In June of 2018 we reported that the U.S. Supreme Court granted a petition for review of a data breach lawsuit addressing the issue of whether parties can pursue class arbitration when the language in the arbitration agreement does not explicitly allow for such, Lamps Plus, Inc. v. Varela , No. 17-988, certiorari granted April 30, 2018. By granting the petition for certiorari, the Court afforded itself the opportunity to clarify its 2010 decision in Stolt-Nielsen v. AnimalFeeds International Corp., 559 U.S. 662 (2010) in which the Court ruled that parties cannot be forced into class arbitration, “unless there is contractual basis for concluding [they] agreed to do so”. The Supreme Court has finally issued its decision, ruling on April 24 2019, that arbitration agreements must explicitly include a class arbitration clause for parties to arbitrate class action claims.

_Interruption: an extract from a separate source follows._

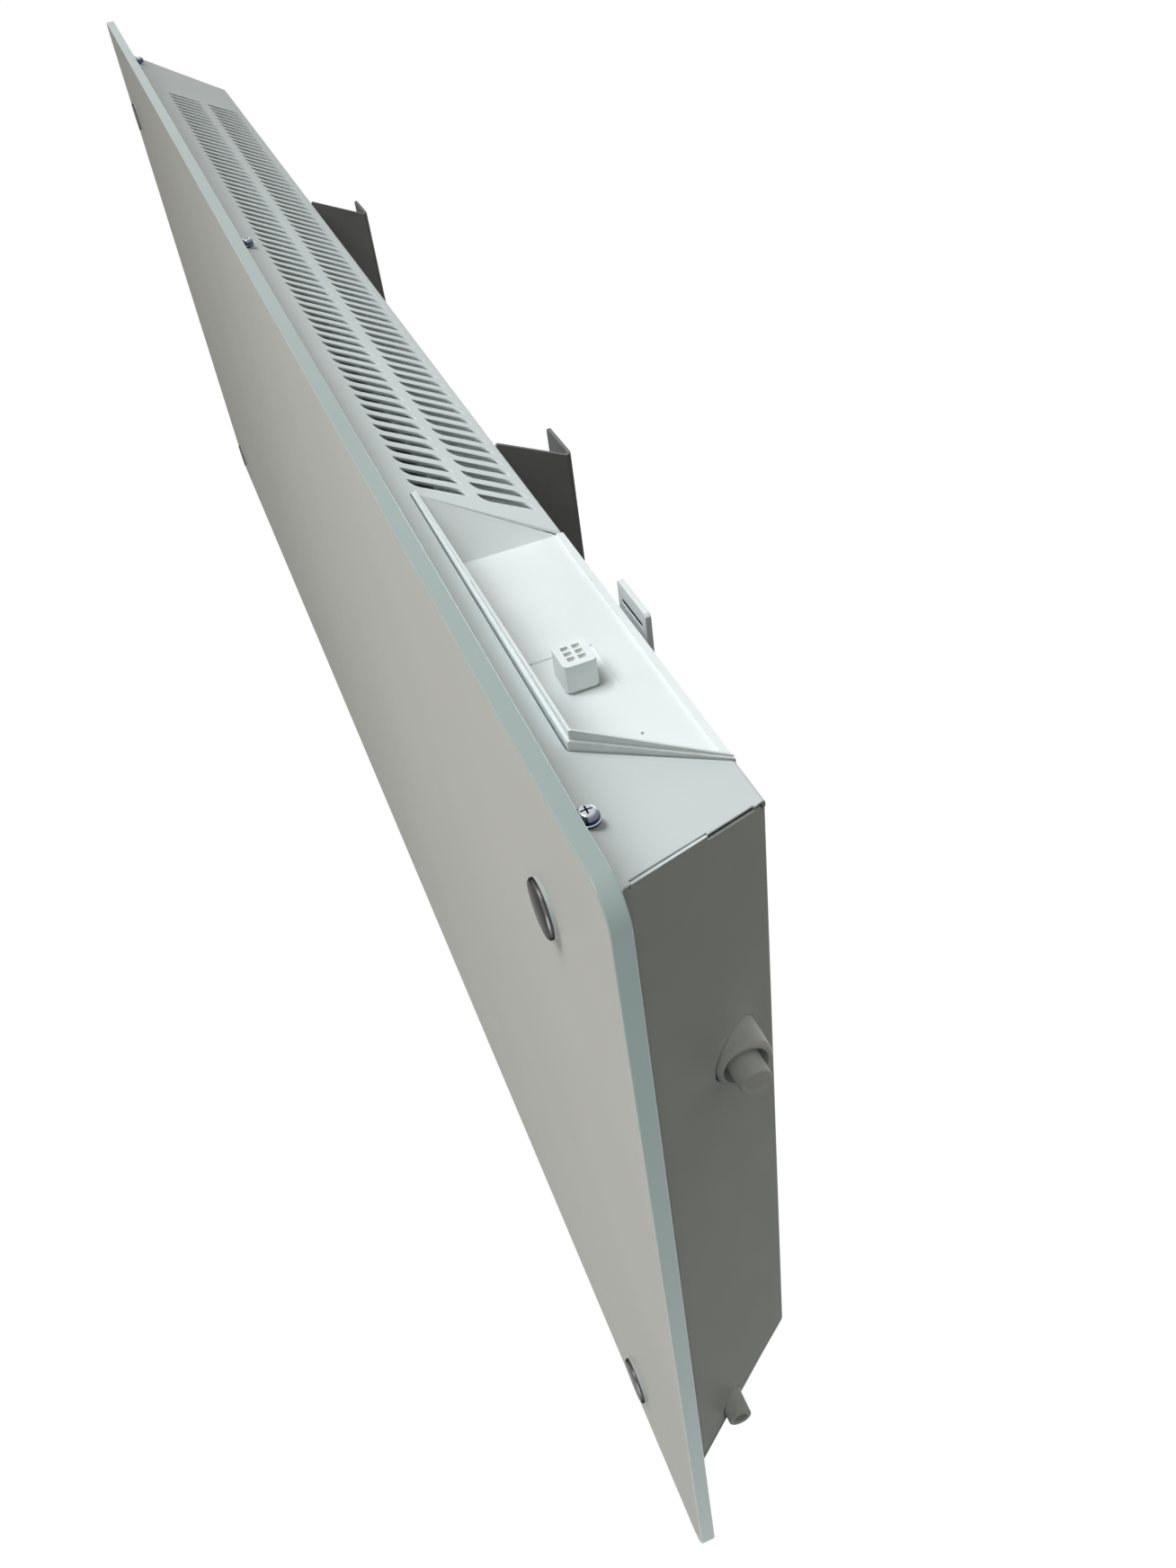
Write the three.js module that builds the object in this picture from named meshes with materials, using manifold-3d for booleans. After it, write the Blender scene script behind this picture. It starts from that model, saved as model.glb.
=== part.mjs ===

The Supreme Court, in a 5-4 ruling, authored by Chief Justice Roberts, held that the 9th Circuit panel erred in ruling that Lamps Plus, a lighting retailer, must participate in a class arbitration of an employee’s claims when the employment agreement did not state that class arbitration was available. The employee’s claims arise from an incident of identity theft, as the result of a phishing attack, in which a third party impersonating a Lamps Plus employee convinced a fellow Lamps Plus colleague to send copies of W-2 forms for multiple Lamps Plus employees.

The employment agreement between the named plaintiff, Frank Varela, and his employer, Lamps Plus, included an arbitration clause, however it was silent on whether the clause also allowed for class arbitration. The 9th Circuit majority ruling stated that “perhaps the most reasonable” interpretation of that agreement allows for class arbitration. The circuit court analogized how Varela waiving his “right…to file a lawsuit or other civil action or proceeding” and “any right…to resolve employment disputes through trial by judge or jury,” clearly also includes waiving his right to class action lawsuits, even though the agreement does not explicitly state such.

The Supreme Court overturned the 9th Circuit and ruled that Stole-Neilsen does not permit a lower court to make such an “inference” from an ambiguous arbitration agreement. “Under the Federal Arbitration Act, an ambiguous agreement cannot provide the necessary contractual basis for concluding that the parties agreed to submit to class arbitration,” the opinion stated. “Like silence, ambiguity does not provide a sufficient basis to conclude that parties to an arbitration agreement agreed to ‘sacrifice the principal advantage of arbitration.”

In addition, the Court emphasized that the use of class arbitration “undermines the most important benefits” of the individual arbitration process, “lower costs, greater efficiency and speed and the ability to choose expert adjudicators to realize specialized disputes”.

The Supreme Court’s decision in Lamps Plus has significant implications for employers, well beyond the data breach context. This case is considered a “win” for employers, as lower courts will lack the ability to “infer” class arbitration clauses in arbitration agreements. Nonetheless, companies are advised to include unambiguous language in their employment agreements on whether class arbitration is available.